Evaluating the Quality and Diversity of DCGAN-based Generatively Synthesized Diabetic Retinopathy Imagery
This work addresses dataset imbalance for diabetic retinopathy diagnosis, but it is incremental as it applies existing evaluation metrics to a specific biomedical domain.
The paper tackled the problem of imbalanced diabetic retinopathy datasets by evaluating metrics for selecting high-quality and diverse synthetic images generated by a DCGAN, finding that FID assesses quality while MS-SSIM and CD assess diversity, and showing that augmented datasets improved CNN and EfficientNet classifier performance with F1 and AUC scores.

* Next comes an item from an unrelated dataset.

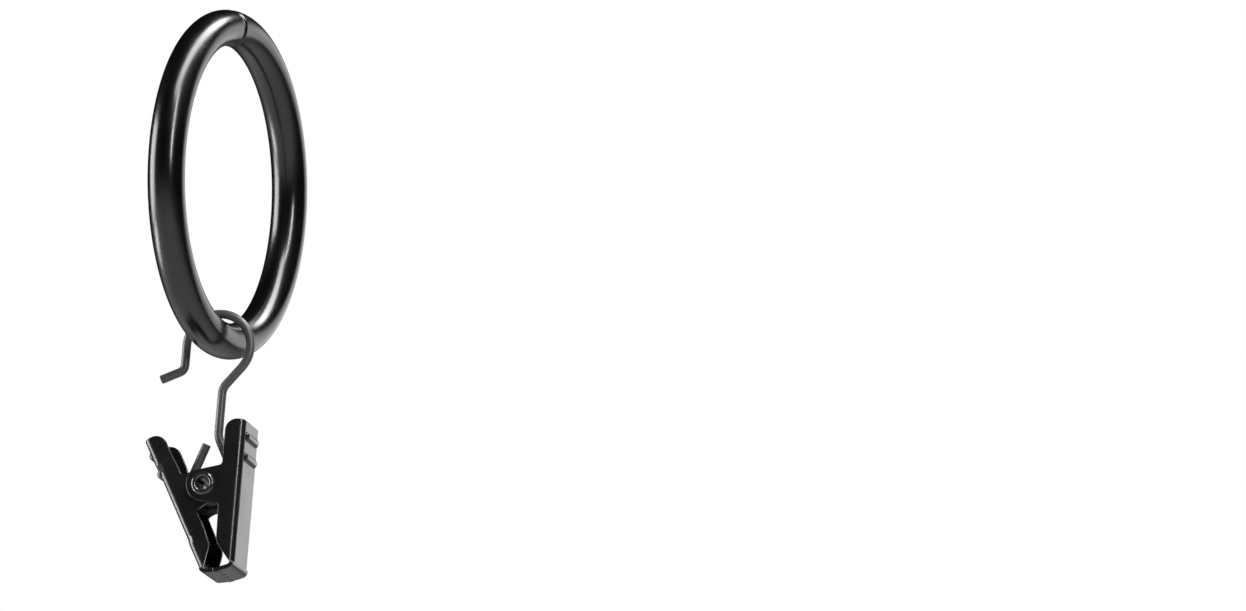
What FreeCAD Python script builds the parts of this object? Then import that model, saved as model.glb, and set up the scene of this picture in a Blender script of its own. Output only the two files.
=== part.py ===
"""Curtain ring with a spring clip that hangs from it on a wire hook.

Millimetres. The origin is the centre of the ring, +X is the ring's own axis, +Z is up.
The ring lies in the YZ plane. The hook and the clip are drawn in the XZ plane, and turned together
on the ring's wire at the end, as a loose hook hangs.
"""

import math
import os

import FreeCAD
import Part
from FreeCAD import Matrix, Vector

# ring
RING_BORE = 38.1            # inside diameter, the 1.5 inch size
RING_WIRE = 5.0
SEAM_GAP = 0.25             # butt joint left open
SEAM_ANGLE = 12.5           # from the top of the ring, towards -Y
SEAM_ROUND = 0.5            # broken edge of each cut end

# hook
HOOK_WIRE = 1.2
HOOK_GAP = 0.12             # between the arch and the ring's wire
HOOK_TURN = 8.0             # how far the hook hangs turned on the ring, about the vertical
HOOK_LEAN = 20.0            # where the arch sits on the ring's wire, from its top
ARCH_SLACK = 1.4            # play of the arch on the ring's wire
ARCH_EXIT = 39.0            # how far past the side the arch runs on to the neck
NECK_BEND = 2.2
SHANK_OFFSET = 0.5          # shank's centreline, from the pivot towards +X
JOG_ANGLE = 27.0            # slope of the jog that takes the shank round the pivot
JOG_BEND = 3.0
EYE_DROP = 2.2              # straight wire above the pivot's level
EYE_GAP = 0.15              # between the eye and the spring inside it
EYE_WRAP = 200.0            # how far the eye goes round below the pivot
TAIL_LENGTH = 5.4
LEG_LENGTH = 3.5
LEG_BEND = 1.1
LIP_ANGLE = 66.0            # how far the end of the short leg is turned out
LIP_LENGTH = 2.4

# clip
PIVOT_DROP = 42.6           # pivot below the ring's centre
PIVOT_SHIFT = 1.0           # pivot beside the ring's centre, so the clip hangs under the arch's contact
CLIP_WIDTH = 8.0            # over the outside of the side walls
SHEET = 0.6
SHEET_BEND = 1.0            # outside radius of the folded edges
WEB_OFFSET = 5.15           # pivot to the outside of a jaw's back
HANDLE_REACH = 9.1          # pivot's level to the end of a handle
JAW_REACH = 10.5            # pivot's level to the fold of the lip
JAW_ANGLE = 28.0            # between the two backs, closed
HANDLE_WALL = 2.75          # depth of a handle's side wall
HANDLE_ROUND = 1.6          # free corner of a handle's wall
HANDLE_CORNER = 0.4         # its other corner, at the back
EAR_RADIUS = 2.4
EAR_SHOULDER = 0.35         # ear's circle to the corners above and below it
EAR_FILLET = 0.5
EAR_FOOT_FILLET = 0.35
EAR_CORNER = 134.0          # where the ear's top edge meets its round end
EAR_FOOT = 256.0            # where its lower edge meets it
NOSE_WALL = 2.8             # depth of the side wall below the ear
NOSE_TIP_WALL = 1.1         # and at the tip
NOSE_ROUND = 0.6
NOSE_TAPER = 0.1            # wall lost by the bend in its edge
NOSE_BEND = 1.6             # radius of that bend
NOSE_BEND_AT = 0.75         # where it is, as a share of the jaw's reach
LIP_TURN = 70.0             # how far the lip is folded in
LIP_BEND = 1.0              # outside radius of that fold
LIP_BLANK = 5.0             # length of the lip before its teeth are cut
TOOTH_COUNT = 4
TOOTH_DEPTH = 1.0
TOOTH_GAP = 0.1             # between the two rows of teeth, closed
NEST_GAP = 0.1              # between nested ears
STEP_LENGTH = 1.0           # slope where the inner jaw's walls step in
STEP_TOP = 4.2              # narrow part's upper end
STEP_FOOT = 5.8             # and its lower end
RIB_RADIUS = 0.7
RIB_RISE = 0.42
RIB_COUNT = 2
RIB_LENGTH = 6.2
RIB_FIRST = 2.2             # from the handle's end
RIB_PITCH = 2.8

# rivet
RIVET_RADIUS = 1.25
RIVET_BORE = 0.85
HEAD_RADIUS = 1.65
HEAD_HEIGHT = 0.45
HEAD_FULLNESS = 0.4         # 0 is a flat chamfer on the rolled head, 1 a square corner
PIVOT_GAP = 0.05

# spring
SPRING_WIRE = 0.7
SPRING_BORE_GAP = 0.35      # coil to rivet
SPRING_TURNS = 4            # whole turns, before the part turn between the legs
TURN_GAP = 0.06
SPRING_LEG = 6.6            # leg's end above the pivot's level
SPRING_SEAT_GAP = 0.08

PIVOT = Vector(PIVOT_SHIFT, 0, -PIVOT_DROP)
HALF_WIDTH = CLIP_WIDTH / 2
NARROW_HALF = HALF_WIDTH - SHEET - NEST_GAP
ARCH_RADIUS = (RING_WIRE + HOOK_WIRE) / 2 + ARCH_SLACK
EYE_RADIUS = RIVET_RADIUS + SPRING_BORE_GAP + SPRING_WIRE + EYE_GAP + HOOK_WIRE / 2
FAR = 40.0                  # longer than any piece, for blocks that trim a shape


def polar(radius, angle):
    """Point of the XZ plane at this radius and angle from +X towards +Z."""
    turn = math.radians(angle)
    return Vector(radius * math.cos(turn), 0, radius * math.sin(turn))


def arc(centre, radius, start, end):
    """Arc in the XZ plane from one angle to the other, either way round."""
    middle = (start + end) / 2
    return Part.Arc(centre + polar(radius, start), centre + polar(radius, middle),
                    centre + polar(radius, end)).toShape()


def line(start, end):
    return Part.makeLine(start, end)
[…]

Publicly available diabetic retinopathy (DR) datasets are imbalanced, containing limited numbers of images with DR. This imbalance contributes to overfitting when training machine learning classifiers. The impact of this imbalance is exacerbated as the severity of the DR stage increases, affecting the classifiers' diagnostic capacity. The imbalance can be addressed using Generative Adversarial Networks (GANs) to augment the datasets with synthetic images. Generating synthetic images is advantageous if high-quality and diversified images are produced. To evaluate the quality and diversity of synthetic images, several evaluation metrics, such as Multi-Scale Structural Similarity Index (MS-SSIM), Cosine Distance (CD), and Fréchet Inception Distance (FID) are used. Understanding the effectiveness of each metric in evaluating the quality and diversity of GAN-based synthetic images is critical to select images for augmentation. To date, there has been limited analysis of the appropriateness of these metrics in the context of biomedical imagery. This work contributes an empirical assessment of these evaluation metrics as applied to synthetic Proliferative DR imagery generated by a Deep Convolutional GAN (DCGAN). Furthermore, the metrics' capacity to indicate the quality and diversity of synthetic images and a correlation with classifier performance is undertaken. This enables a quantitative selection of synthetic imagery and an informed augmentation strategy. Results indicate that FID is suitable for evaluating the quality, while MS-SSIM and CD are suitable for evaluating the diversity of synthetic imagery. Furthermore, the superior performance of Convolutional Neural Network (CNN) and EfficientNet classifiers, as indicated by the F1 and AUC scores, for the augmented datasets demonstrates the efficacy of synthetic imagery to augment the imbalanced dataset.